Tensor knowledge graph reasoning seeks to emulate conventional (directed graph) OWL reasoning. The techniques I’m developing for performing OWL-based logical inference on tensor knowledge graphs rely entirely upon the tensor knowledge graph representation of the symbolic knowledge of a knowledge graph. That is, my tensor knowledge graph reasoning techniques are based on Boolean algebra applied to the Boolean matrices that encode the binary relations of a knowledge graph. The reasoning techniques rely only upon matrix-based implementations of binary relational operations, and upon vector-based implementations of set operations. My tensor knowledge graph reasoning techniques represent a new category of approach to OWL reasoning, and, more broadly, to Description Logic reasoning generally. My approach is grounded in relational mathematics (binary relation theory) and set theory, as are all Description Logics.

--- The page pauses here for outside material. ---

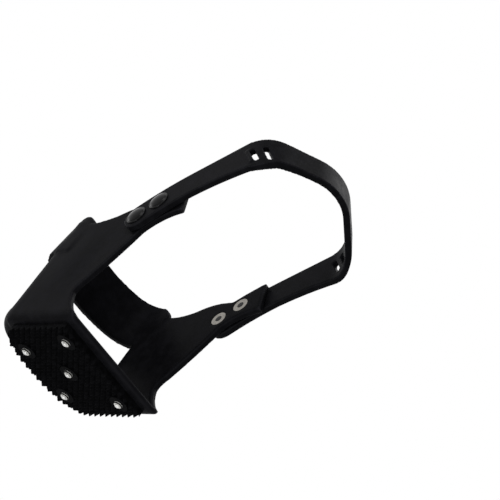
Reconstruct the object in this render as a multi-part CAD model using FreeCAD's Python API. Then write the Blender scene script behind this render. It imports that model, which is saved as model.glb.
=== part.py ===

Tensor knowledge graph applications in neurosymbolic systems

A further thread of my research explores applications of tensor knowledge graphs, and tensor knowledge graph reasoning, in neurosymbolic systems.

A key application involves implementing tensor knowledge graphs and tensor knowledge graph reasoning within a tensor knowledge graph reasoning engine. This is a software tool whose target use case is symbolic reasoning engine components in neurosymbolic systems. The engine’s API, and the services it exposes, are tailored for use by neurosymbolic researchers in neurosymbolic systems, based on my experience using conventional (directed graph) OWL-based knowledge graph technologies in the ‘KG reasoning for visual relationship detection’ thread of my research.